**Required work:** Below are records. Count every line containing the word "from" and give the number alone.

**Supplied data:**
◆ ◆ ◆
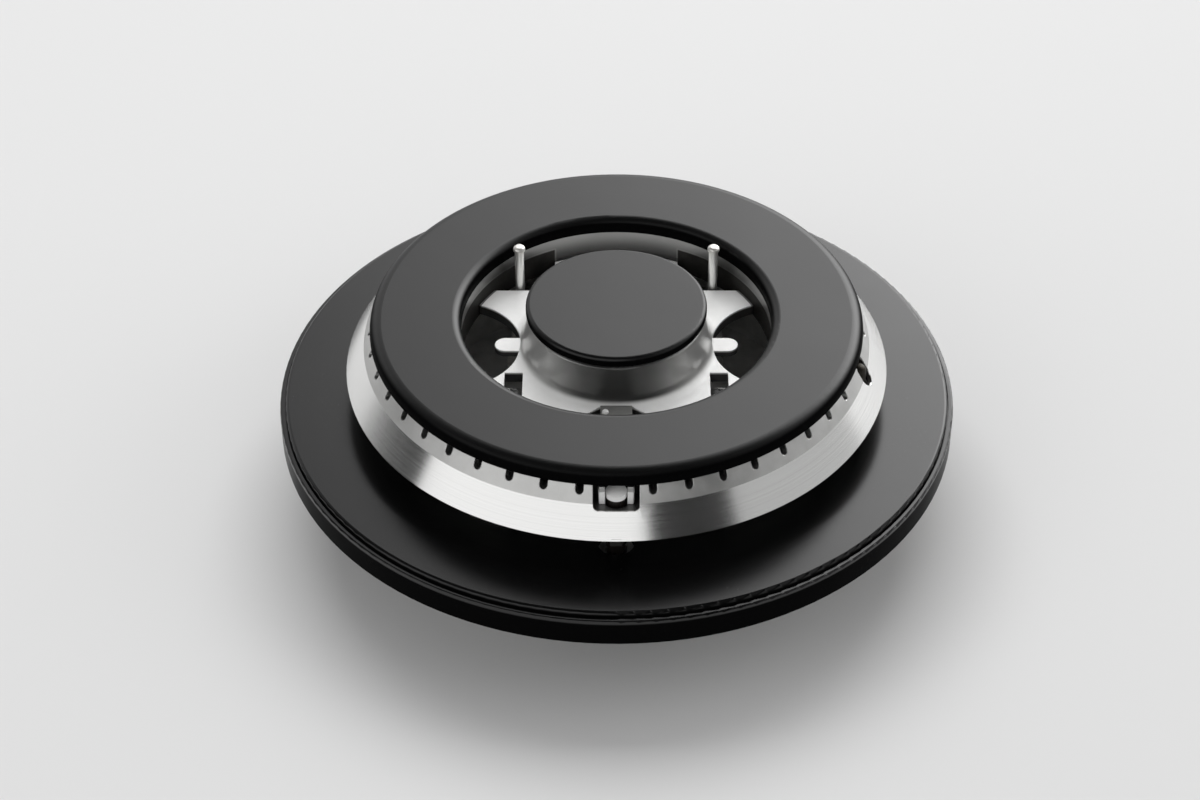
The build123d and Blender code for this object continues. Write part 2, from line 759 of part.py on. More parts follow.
◆ ◆ ◆
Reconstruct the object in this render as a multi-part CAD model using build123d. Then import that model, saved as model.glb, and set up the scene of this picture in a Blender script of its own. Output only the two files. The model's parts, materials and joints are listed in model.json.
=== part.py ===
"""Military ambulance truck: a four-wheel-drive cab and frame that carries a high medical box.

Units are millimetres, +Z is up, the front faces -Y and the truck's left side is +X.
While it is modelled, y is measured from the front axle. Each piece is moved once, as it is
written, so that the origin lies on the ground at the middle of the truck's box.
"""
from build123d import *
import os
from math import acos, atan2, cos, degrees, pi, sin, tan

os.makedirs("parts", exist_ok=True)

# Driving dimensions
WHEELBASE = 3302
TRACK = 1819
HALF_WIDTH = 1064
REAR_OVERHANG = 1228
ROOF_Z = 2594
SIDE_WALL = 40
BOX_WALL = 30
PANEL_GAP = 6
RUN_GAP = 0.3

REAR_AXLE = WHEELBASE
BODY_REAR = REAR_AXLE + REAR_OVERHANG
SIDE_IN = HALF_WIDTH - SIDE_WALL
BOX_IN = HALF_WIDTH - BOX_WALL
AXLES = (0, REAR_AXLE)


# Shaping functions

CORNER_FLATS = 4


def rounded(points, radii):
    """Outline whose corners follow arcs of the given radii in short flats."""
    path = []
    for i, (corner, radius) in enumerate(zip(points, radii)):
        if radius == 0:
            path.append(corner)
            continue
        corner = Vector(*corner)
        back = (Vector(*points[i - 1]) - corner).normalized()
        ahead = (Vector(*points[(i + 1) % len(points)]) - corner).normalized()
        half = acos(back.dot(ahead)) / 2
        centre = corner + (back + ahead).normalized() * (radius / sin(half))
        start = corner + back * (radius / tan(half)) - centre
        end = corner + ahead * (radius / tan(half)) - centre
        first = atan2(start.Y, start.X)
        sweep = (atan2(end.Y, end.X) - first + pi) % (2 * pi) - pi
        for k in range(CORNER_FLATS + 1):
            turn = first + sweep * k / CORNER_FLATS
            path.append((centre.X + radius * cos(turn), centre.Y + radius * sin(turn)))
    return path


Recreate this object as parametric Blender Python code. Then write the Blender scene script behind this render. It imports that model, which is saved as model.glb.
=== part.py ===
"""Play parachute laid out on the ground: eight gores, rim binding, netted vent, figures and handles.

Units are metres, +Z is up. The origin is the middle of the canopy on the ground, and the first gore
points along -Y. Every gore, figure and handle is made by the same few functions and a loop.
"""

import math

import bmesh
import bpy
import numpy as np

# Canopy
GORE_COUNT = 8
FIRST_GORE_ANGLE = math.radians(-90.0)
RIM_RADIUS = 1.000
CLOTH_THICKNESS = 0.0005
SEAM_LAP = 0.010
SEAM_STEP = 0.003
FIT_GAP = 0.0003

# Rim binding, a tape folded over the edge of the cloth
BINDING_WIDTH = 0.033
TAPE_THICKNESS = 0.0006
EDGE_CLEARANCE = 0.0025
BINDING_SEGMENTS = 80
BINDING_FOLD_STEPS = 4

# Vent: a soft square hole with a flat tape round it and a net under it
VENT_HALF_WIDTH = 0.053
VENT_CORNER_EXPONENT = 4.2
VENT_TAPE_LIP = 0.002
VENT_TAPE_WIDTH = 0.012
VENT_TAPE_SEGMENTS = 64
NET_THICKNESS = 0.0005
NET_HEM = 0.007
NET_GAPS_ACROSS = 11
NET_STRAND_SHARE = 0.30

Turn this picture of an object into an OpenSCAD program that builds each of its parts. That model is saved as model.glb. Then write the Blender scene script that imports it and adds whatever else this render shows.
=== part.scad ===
◆ ◆ ◆
**Response for this exercise:** 4